À cette époque, un grand amateur de ce sport et de Formula 1: Drive to Survive était installé devant son écran de cinéma à son domicile de Santa Monica : Joseph Kosinski. « Dès le début, j’ai beaucoup aimé que l’attention ne soit pas portée sur les meilleures équipes, mais plutôt sur la fin du peloton », se souvient-il. Il a donc développé la captivante intrigue de F1 – Le Film en partant de l’idée d’une équipe outsider luttant pour sa survie économique.
De nombreux rebondissements pourraient être réels.

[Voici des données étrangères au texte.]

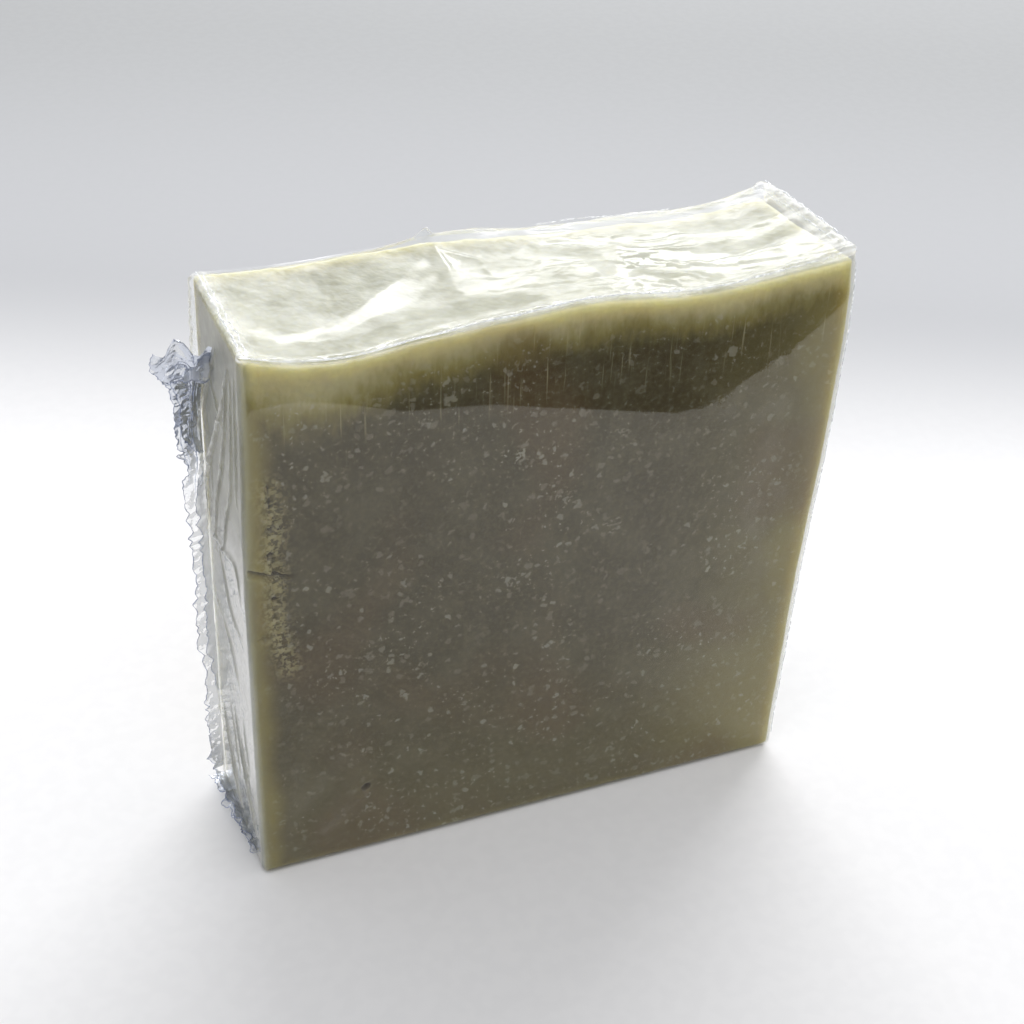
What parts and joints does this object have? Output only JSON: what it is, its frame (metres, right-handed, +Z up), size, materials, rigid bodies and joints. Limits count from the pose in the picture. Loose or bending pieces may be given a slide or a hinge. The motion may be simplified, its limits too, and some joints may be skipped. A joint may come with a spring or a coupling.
{
  "type": "bar of soap",
  "caption": "hand-cut slab of handmade soap with a wavy poured top, sealed in tight clear film with ruffled seals at one end",
  "frame": {"origin": "on the pack's flat underside, below the middle of the soap slab", "axes": "+Z up; -Y out of the large cut front face; -X out of the narrow end that carries the film's ruffled seals"},
  "size_m": [0.0829, 0.0212, 0.0805],
  "materials": {
    "soap": "olive green handmade soap, waxy, with pale specks",
    "film": "clear glossy shrink film, faintly blue where it gathers"
  },
  "bodies": {
    "root": {"soap_bar": "soap", "film_wrap": "film"}
  },
  "joints": []
}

On trouve des exemples historiques d’idées décisives, mais controversées en termes d’aérodynamisme, ainsi que de femmes inspirantes à des postes de direction. Une enquête récente portant sur les amateurs de Formule 1 a d’ailleurs révélé un afflux considérable de femmes de la génération Z. De manière générale, le public s’est rajeuni et diversifié. Les écrans permettent de créer de nouveaux contenus dans la zone grise entre fiction et réalité, à la télévision, sur le circuit et au cinéma. L’ascension du sport automobile auprès du public mondial est à l’image du banking de Daytona : raide. F1 – Le Film en est la preuve, puisqu’il est le film consacré au sport automobile qui a remporté à ce jour le plus grand succès de l’histoire.
Depuis des semaines et sur tous les continents, le nombre de spectateurs ne cesse d’augmenter. « Ce film crée de nouveaux fans en les plongeant dans un univers qui leur était jusqu’alors inconnu », explique Joseph Kosinski. « C’est le pouvoir du cinéma ».